After Frederiksen’s Social Democrats emerged from the 1 November general election as the largest party, she negotiated with the Liberals and Moderates a shorter timetable for the military spending increase. When the Social Democrat/Liberal/Moderate coalition programme was unveiled on December 14, it contained the commitment to reach the 2 percent defence spending goal by 2030, and specified the abolition of the Store Bededag public holiday as the means by which three years could be cut from the original timetable. The coalition agreement, the first between parties from Denmark’s traditional “left” and “right” blocs in over four decades, also included a major income tax cut for high earners and plans to restructure the health care system to expand the role of private providers.
The emergence of mass popular opposition in Denmark to the ruling class’s subordination of all areas of social life to militarism coincides with an upsurge of workers’ struggles across Europe against the drive to make them pay for imperialist wars. In France, millions of workers are expected to participate Tuesday in nationwide protests against President Emmanuel Macron’s assault on pensions, which is aimed at slashing public spending on the elderly to fund an increase in French military spending. In Britain, strikes by National Health Service workers, rail workers, and teachers are resisting real-terms wage cuts, public spending austerity, and privatisation by a Conservative government determined to sharply increase defence spending.

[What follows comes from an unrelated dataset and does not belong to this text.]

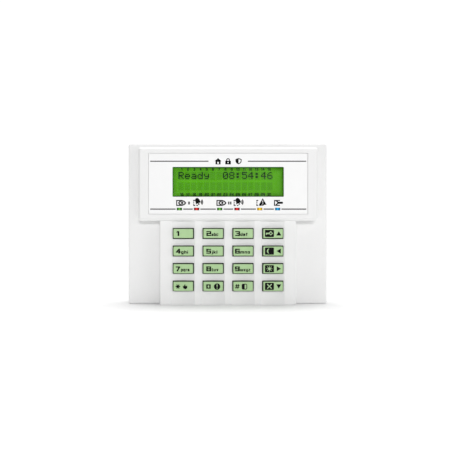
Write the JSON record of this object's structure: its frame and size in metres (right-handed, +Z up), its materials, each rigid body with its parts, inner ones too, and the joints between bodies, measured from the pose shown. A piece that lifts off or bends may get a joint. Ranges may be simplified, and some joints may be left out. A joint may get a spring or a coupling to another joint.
{
  "type": "alarm keypad panel",
  "caption": "Wall-mounted intruder alarm keypad: white two-part case, raised display block with green character display and status lamps, number keys in scooped channels.",
  "frame": {"origin": "centre of the flat back face that lies on the wall", "axes": "+Z up, +X to the right seen from the front, +Y into the wall; the keys and display face -Y"},
  "size_m": [0.114, 0.023, 0.092],
  "materials": {
    "housing_white": "fine satin ABS",
    "overlay_white": "smooth printed polycarbonate film",
    "clear_lens": "clear polished window",
    "lcd_metal": "satin black pressed steel",
    "lcd_glass": "green positive liquid crystal cell with polariser",
    "backlight_green": "lit light guide",
    "circuit_board": "green solder resist on glass fibre board",
    "gold_pins": "gold-plated",
    "screw_steel": "zinc-plated steel",
    "mat_green": "moulded silicone, matt",
    "key_green": "translucent silicone, matt, printed legend",
    "carbon_black": "conductive carbon silicone",
    "indicator_green": "tinted translucent light pipe",
    "indicator_red": "tinted translucent light pipe",
    "indicator_yellow": "tinted translucent light pipe",
    "indicator_blue": "tinted translucent light pipe",
    "led_white": "ceramic-bodied chip lamp",
    "terminal_plastic": "green polyamide",
    "black_plastic": "moulded epoxy or polyamide",
    "capacitor_metal": "satin aluminium can on a dark base",
    "white_nylon": "natural acetal"
  },
  "bodies": {
    "rear": {"rear_cover": "housing_white"},
    "front": {"front_cover": "housing_white", "display_overlay": "overlay_white", "lcd_lens": "clear_lens", "lcd_bezel": "lcd_metal", "lcd_glass": "lcd_glass", "lcd_backlight": "backlight_green", "lcd_board": "circuit_board", "lcd_header_pins": "gold_pins", "lcd_screws": "screw_steel", "main_board": "circuit_board", "board_screws": "screw_steel", "keypad_mat": "mat_green", "indicator_green": "indicator_green", "indicator_red": "indicator_red", "indicator_yellow": "indicator_yellow", "indicator_blue": "indicator_blue", "status_leds": "led_white", "key_backlight_leds": "led_white", "terminal_block": "terminal_plastic", "terminal_screws": "screw_steel", "controller_chip": "black_plastic", "capacitors": "capacitor_metal", "jumper_header": "black_plastic", "buzzer": "black_plastic", "tamper_switch": "black_plastic", "tamper_spring": "screw_steel"},
    "tamper_pin": {"tamper_plunger": "white_nylon"},
    "button_1": {"key_1": "key_green", "contact_1": "carbon_black"},
    "button_2": {"key_2": "key_green", "contact_2": "carbon_black"},
    "button_3": {"key_3": "key_green", "contact_3": "carbon_black"},
    "button_arm": {"key_arm": "key_green", "contact_arm": "carbon_black"},
    "button_4": {"key_4": "key_green", "contact_4": "carbon_black"},
    "button_5": {"key_5": "key_green", "contact_5": "carbon_black"},
    "button_6": {"key_6": "key_green", "contact_6": "carbon_black"},
    "button_night": {"key_night": "key_green", "contact_night": "carbon_black"},
    "button_7": {"key_7": "key_green", "contact_7": "carbon_black"},
    "button_8": {"key_8": "key_green", "contact_8": "carbon_black"},
    "button_9": {"key_9": "key_green", "contact_9": "carbon_black"},
    "button_day": {"key_day": "key_green", "contact_day": "carbon_black"},
    "button_star": {"key_star": "key_green", "contact_star": "carbon_black"},
    "button_0": {"key_0": "key_green", "contact_0": "carbon_black"},
    "button_hash": {"key_hash": "key_green", "contact_hash": "carbon_black"},
    "button_clear": {"key_clear": "key_green", "contact_clear": "carbon_black"}
  },
  "joints": [
    {"name": "cover_swing", "type": "hinge", "parent": "rear", "child": "front", "pos_m": [0, -0.007, 0.046], "axis": [-1, 0, 0], "range_deg": [0, 70]},
    {"name": "tamper_press", "type": "slide", "parent": "front", "child": "tamper_pin", "axis": [0, -1, 0], "range_m": [0, 0.0008], "stiffness_N_per_m": 400, "deforming": ["tamper_spring"]},
    {"name": "press_1", "type": "slide", "parent": "front", "child": "button_1", "axis": [0, 1, 0], "range_m": [0, 0.001], "stiffness_N_per_m": 1000},
    {"name": "press_2", "type": "slide", "parent": "front", "child": "button_2", "axis": [0, 1, 0], "range_m": [0, 0.001], "stiffness_N_per_m": 1000},
    {"name": "press_3", "type": "slide", "parent": "front", "child": "button_3", "axis": [0, 1, 0], "range_m": [0, 0.001], "stiffness_N_per_m": 1000},
    {"name": "press_arm", "type": "slide", "parent": "front", "child": "button_arm", "axis": [0, 1, 0], "range_m": [0, 0.001], "stiffness_N_per_m": 1000},
    {"name": "press_4", "type": "slide", "parent": "front", "child": "button_4", "axis": [0, 1, 0], "range_m": [0, 0.001], "stiffness_N_per_m": 1000},
    {"name": "press_5", "type": "slide", "parent": "front", "child": "button_5", "axis": [0, 1, 0], "range_m": [0, 0.001], "stiffness_N_per_m": 1000},
    {"name": "press_6", "type": "slide", "parent": "front", "child": "button_6", "axis": [0, 1, 0], "range_m": [0, 0.001], "stiffness_N_per_m": 1000},
    {"name": "press_night", "type": "slide", "parent": "front", "child": "button_night", "axis": [0, 1, 0], "range_m": [0, 0.001], "stiffness_N_per_m": 1000},
    {"name": "press_7", "type": "slide", "parent": "front", "child": "button_7", "axis": [0, 1, 0], "range_m": [0, 0.001], "stiffness_N_per_m": 1000},
    {"name": "press_8", "type": "slide", "parent": "front", "child": "button_8", "axis": [0, 1, 0], "range_m": [0, 0.001], "stiffness_N_per_m": 1000},
    {"name": "press_9", "type": "slide", "parent": "front", "child": "button_9", "axis": [0, 1, 0], "range_m": [0, 0.001], "stiffness_N_per_m": 1000},
    {"name": "press_day", "type": "slide", "parent": "front", "child": "button_day", "axis": [0, 1, 0], "range_m": [0, 0.001], "stiffness_N_per_m": 1000},
    {"name": "press_star", "type": "slide", "parent": "front", "child": "button_star", "axis": [0, 1, 0], "range_m": [0, 0.001], "stiffness_N_per_m": 1000},
    {"name": "press_0", "type": "slide", "parent": "front", "child": "button_0", "axis": [0, 1, 0], "range_m": [0, 0.001], "stiffness_N_per_m": 1000},
    {"name": "press_hash", "type": "slide", "parent": "front", "child": "button_hash", "axis": [0, 1, 0], "range_m": [0, 0.001], "stiffness_N_per_m": 1000},
    {"name": "press_clear", "type": "slide", "parent": "front", "child": "button_clear", "axis": [0, 1, 0], "range_m": [0, 0.001], "stiffness_N_per_m": 1000}
  ]
}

Workers in Denmark opposed to footing the bill for the reckless US/NATO war on Russia should link their struggle with those of their fellow workers across Europe and internationally to build a global anti-war movement. The rally held Saturday by the Socialist Equality Party in Berlin demonstrated that the only way to stop the war and the social attacks that accompany it in every country is through the fight for a socialist and internationalist programme to put an end to war and the capitalist profit system that gives rise to it.